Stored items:
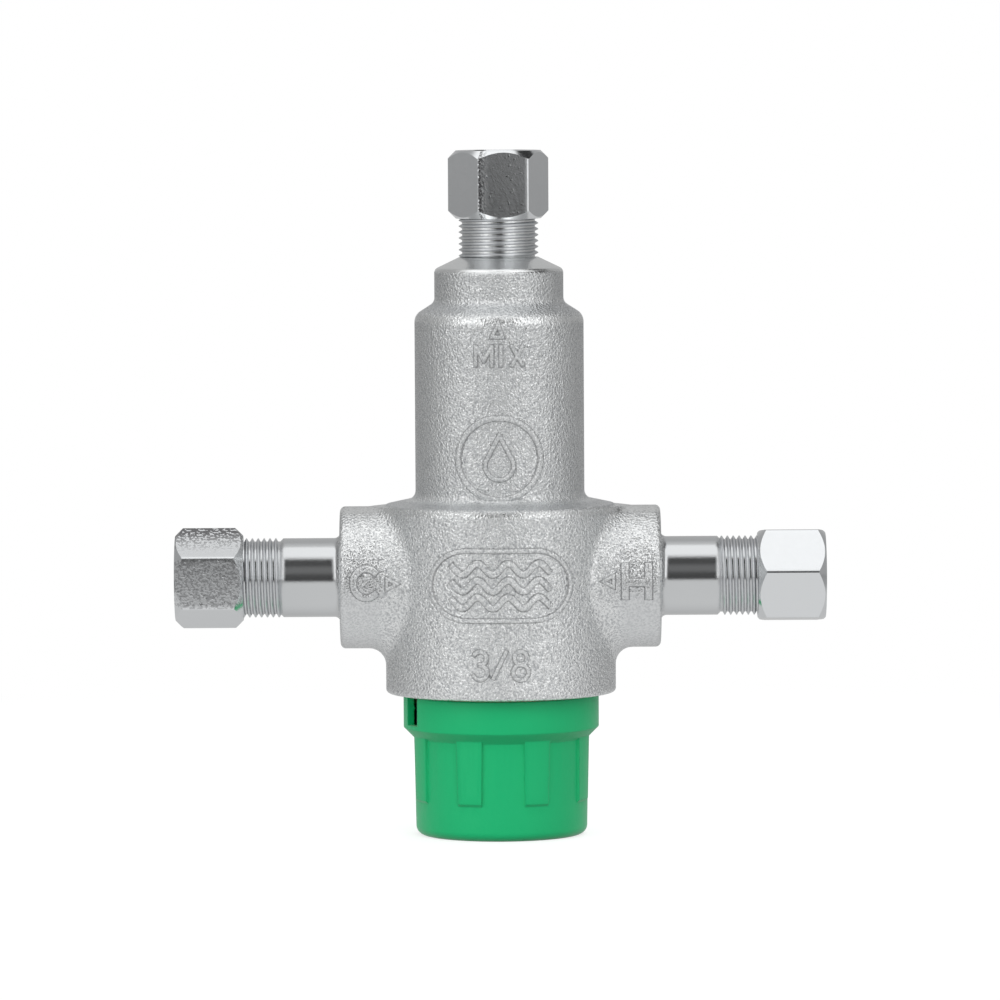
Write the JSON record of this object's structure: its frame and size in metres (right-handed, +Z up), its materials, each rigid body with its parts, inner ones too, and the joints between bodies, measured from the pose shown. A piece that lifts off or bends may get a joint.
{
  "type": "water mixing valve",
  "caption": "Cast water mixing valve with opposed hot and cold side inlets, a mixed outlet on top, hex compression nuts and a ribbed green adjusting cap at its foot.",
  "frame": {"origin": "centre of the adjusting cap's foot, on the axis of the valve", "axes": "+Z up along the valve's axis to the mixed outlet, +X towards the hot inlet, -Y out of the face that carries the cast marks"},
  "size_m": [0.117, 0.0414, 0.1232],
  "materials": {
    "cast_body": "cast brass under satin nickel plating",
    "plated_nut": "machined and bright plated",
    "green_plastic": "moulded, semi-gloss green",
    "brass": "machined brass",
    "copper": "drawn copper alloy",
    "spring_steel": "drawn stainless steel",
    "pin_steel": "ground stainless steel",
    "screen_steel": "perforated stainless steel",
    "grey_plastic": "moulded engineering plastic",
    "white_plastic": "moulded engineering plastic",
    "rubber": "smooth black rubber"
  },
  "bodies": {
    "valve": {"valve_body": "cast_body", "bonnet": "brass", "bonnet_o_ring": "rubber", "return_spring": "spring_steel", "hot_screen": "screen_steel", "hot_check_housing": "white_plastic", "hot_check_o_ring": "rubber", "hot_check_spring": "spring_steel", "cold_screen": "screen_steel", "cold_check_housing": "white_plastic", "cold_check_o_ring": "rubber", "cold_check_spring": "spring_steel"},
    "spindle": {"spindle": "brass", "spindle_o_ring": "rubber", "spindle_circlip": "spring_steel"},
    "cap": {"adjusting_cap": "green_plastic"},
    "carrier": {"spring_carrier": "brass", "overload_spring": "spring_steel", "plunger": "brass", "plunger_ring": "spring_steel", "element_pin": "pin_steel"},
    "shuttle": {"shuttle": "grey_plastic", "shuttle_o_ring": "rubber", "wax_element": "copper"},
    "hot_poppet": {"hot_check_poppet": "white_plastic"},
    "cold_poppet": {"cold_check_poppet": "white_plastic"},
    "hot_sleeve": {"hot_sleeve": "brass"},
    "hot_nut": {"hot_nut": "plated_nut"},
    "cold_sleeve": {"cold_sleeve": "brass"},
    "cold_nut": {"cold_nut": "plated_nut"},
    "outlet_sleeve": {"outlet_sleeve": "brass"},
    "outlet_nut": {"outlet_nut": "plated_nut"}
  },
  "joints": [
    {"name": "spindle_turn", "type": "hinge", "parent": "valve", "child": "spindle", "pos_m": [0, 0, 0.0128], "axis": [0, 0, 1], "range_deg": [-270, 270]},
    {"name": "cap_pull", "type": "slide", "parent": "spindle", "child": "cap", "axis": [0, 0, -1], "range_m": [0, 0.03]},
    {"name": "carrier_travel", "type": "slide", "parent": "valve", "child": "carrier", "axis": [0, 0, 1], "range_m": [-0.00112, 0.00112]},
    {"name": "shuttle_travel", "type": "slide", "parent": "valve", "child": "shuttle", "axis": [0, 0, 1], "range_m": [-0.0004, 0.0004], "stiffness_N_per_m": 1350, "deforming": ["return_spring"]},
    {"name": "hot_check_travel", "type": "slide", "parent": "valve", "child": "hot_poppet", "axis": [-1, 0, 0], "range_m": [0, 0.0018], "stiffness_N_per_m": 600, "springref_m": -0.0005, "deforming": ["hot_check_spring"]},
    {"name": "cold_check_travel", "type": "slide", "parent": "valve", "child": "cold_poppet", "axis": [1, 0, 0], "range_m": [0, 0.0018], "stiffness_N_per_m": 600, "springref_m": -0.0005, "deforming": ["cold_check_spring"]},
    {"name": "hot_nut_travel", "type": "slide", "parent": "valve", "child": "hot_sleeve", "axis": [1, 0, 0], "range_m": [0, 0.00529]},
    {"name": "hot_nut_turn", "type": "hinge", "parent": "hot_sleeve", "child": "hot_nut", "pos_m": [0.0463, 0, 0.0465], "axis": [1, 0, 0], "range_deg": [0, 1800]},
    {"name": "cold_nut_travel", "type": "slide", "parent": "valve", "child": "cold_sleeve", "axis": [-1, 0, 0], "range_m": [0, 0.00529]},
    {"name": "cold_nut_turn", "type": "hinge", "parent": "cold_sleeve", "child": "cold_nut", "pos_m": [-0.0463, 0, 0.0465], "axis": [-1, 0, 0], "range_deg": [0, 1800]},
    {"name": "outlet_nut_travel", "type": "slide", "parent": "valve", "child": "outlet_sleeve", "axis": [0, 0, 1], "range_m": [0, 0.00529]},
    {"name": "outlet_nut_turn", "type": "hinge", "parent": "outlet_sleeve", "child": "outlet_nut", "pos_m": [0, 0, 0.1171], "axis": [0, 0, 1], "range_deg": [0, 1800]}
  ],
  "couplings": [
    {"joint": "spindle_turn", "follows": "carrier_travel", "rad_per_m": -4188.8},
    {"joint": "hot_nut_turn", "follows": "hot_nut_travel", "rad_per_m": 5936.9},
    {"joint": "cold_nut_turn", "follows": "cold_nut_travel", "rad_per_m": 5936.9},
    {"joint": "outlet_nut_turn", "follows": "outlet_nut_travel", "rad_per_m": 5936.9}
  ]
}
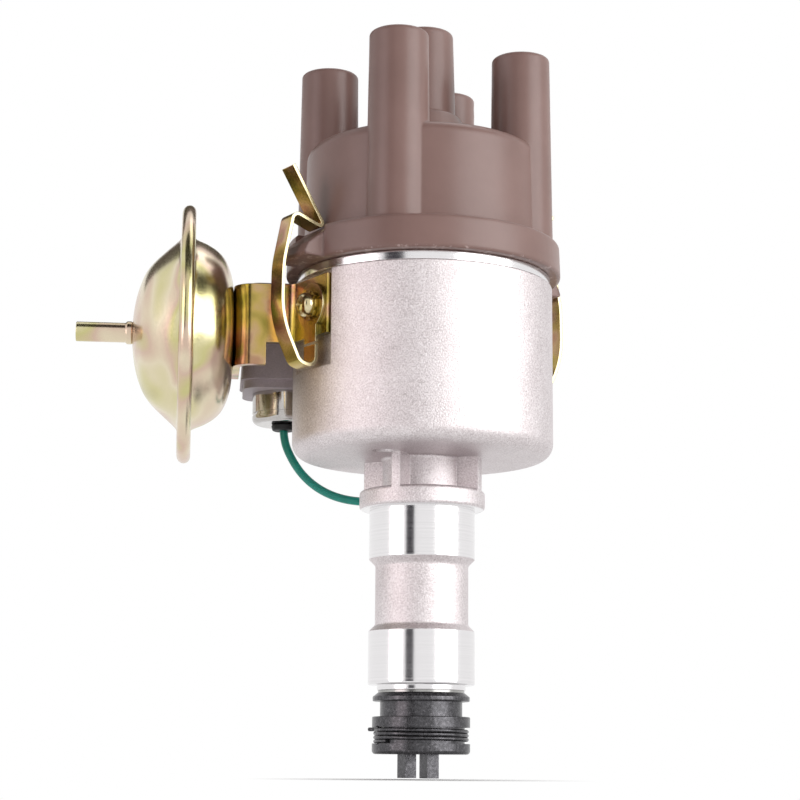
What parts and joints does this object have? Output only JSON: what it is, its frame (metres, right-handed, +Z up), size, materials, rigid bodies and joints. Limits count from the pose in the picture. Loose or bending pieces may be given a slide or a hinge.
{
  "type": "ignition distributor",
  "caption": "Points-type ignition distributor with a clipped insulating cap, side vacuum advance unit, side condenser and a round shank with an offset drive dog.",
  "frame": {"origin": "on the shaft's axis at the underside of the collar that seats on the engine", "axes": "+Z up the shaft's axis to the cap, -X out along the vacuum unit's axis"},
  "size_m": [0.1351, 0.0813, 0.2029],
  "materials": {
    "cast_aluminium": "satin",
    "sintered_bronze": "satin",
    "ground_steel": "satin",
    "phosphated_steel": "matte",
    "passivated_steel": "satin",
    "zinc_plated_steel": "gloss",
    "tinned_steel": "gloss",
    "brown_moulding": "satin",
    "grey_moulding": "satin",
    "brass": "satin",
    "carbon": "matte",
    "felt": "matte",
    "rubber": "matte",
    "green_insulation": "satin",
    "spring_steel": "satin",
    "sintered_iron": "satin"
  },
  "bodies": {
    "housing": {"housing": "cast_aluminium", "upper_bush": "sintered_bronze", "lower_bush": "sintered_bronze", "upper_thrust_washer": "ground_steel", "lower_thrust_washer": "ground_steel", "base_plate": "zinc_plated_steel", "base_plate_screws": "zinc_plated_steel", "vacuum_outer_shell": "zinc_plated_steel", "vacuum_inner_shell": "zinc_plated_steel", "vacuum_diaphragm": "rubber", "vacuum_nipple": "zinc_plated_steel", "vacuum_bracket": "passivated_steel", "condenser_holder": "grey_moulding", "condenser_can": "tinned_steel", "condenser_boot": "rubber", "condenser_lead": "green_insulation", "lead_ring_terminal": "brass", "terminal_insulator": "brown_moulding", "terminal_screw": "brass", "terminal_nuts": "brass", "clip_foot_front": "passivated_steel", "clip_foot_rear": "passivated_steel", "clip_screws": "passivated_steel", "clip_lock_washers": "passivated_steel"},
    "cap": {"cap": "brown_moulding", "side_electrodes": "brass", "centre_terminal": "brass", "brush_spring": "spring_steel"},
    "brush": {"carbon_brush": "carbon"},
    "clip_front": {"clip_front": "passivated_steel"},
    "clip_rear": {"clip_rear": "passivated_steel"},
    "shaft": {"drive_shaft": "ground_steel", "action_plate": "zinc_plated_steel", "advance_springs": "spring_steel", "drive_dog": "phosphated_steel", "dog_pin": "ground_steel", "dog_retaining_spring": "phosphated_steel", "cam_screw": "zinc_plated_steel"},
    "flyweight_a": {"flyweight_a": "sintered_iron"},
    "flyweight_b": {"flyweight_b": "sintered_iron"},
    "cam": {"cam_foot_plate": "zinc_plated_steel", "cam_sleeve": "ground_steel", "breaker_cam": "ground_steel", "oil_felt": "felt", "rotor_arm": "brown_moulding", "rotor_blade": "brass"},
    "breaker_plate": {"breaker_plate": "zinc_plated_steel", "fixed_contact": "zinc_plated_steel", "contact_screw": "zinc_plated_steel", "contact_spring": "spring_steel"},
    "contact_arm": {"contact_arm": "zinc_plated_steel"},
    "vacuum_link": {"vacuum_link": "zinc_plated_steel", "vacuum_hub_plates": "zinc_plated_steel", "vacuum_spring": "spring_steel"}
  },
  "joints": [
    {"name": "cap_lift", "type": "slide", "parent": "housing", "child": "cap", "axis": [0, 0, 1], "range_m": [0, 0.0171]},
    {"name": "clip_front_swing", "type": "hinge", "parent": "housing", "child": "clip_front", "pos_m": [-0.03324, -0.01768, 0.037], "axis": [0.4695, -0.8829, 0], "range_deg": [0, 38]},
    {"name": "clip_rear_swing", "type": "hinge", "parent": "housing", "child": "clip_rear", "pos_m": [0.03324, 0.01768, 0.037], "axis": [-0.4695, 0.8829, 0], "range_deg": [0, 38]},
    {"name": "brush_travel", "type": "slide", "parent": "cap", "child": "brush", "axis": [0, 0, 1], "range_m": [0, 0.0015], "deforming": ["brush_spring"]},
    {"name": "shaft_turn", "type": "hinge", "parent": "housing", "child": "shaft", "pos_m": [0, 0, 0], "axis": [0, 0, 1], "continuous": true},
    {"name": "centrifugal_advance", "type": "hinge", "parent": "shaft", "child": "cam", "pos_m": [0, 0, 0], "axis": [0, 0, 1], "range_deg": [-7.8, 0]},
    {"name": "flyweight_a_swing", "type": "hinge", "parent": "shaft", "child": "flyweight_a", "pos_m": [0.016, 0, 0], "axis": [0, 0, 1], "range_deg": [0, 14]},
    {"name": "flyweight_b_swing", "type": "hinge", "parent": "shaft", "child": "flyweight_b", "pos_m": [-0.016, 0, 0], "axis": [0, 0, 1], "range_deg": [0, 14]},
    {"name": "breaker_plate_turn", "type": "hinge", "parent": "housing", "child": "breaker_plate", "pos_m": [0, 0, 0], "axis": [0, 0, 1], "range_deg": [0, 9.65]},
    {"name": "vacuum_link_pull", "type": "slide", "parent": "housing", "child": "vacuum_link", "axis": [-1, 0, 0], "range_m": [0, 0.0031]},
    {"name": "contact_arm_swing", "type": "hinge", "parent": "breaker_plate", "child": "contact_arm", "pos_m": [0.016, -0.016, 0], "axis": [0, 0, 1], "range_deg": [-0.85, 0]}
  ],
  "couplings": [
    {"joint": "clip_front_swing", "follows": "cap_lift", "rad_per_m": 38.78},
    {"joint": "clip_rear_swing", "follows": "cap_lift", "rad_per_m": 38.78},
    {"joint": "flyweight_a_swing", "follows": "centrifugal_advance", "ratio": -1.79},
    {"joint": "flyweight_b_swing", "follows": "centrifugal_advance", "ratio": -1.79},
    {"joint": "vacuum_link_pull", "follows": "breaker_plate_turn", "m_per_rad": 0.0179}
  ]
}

## Set exercise
Scan the material above for the string "with" and return the lines that hold it.

## Solution to the exercise
Write the JSON record of this object's structure: its frame and size in metres (right-handed, +Z up), its materials, each rigid body with its parts, inner ones too, and the joints between bodies, measured from the pose shown. A piece that lifts off or bends may get a joint.
  "caption": "Cast water mixing valve with opposed hot and cold side inlets, a mixed outlet on top, hex compression nuts and a ribbed green adjusting cap at its foot.",
  "caption": "Points-type ignition distributor with a clipped insulating cap, side vacuum advance unit, side condenser and a round shank with an offset drive dog.",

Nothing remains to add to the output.